Scanned page from 1879 McGuffey Reader. Black and white illustration shows a dog running outdoors. Text says "The dog. The dog ran."
McGuffey Reader, 1879

In the mid-1830s, during his time at Miami, McGuffey wrote the first edition of his Eclectic Readers. By the end of the century they had sold more than 100 million copies. Some historians believe the popularity of the Readers was due to their use of everyday objects (“A is for ax“) and text that both students and parents found upbeat and enjoyable. In 1879 Cincinnati artist Henry Farny redesigned the Readers with realistic sketches that closely followed the text and helped maintain the books’ popularity through the end of the century.

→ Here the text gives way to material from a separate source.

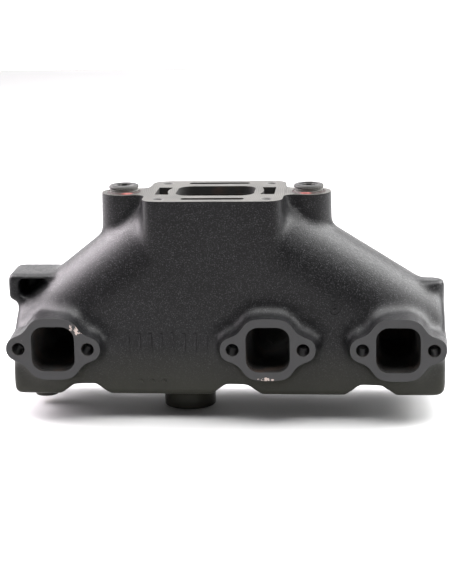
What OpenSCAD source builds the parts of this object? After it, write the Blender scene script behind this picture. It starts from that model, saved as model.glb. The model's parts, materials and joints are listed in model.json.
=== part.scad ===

Altogether the Readers educated five generations of schoolchildren. Although their popularity waned in the early 1900s, people remembered McGuffey and his books with a sense of nostalgia. The first McGuffey Society was formed in 1918 in Columbus, Ohio by attorney John F. Carlisle and Edward Wilson, editor of the Ohio State Journal. In the 1930s Henry Ford republished the 1857 edition of the Readers at his own expense for use in company classrooms and had the log cabin in which McGuffey was born moved to his Greenfield Village museum in Dearborn, Michigan. Today memorials to McGuffey exist at his Pennsylvania birthplace and at several of the schools where he taught.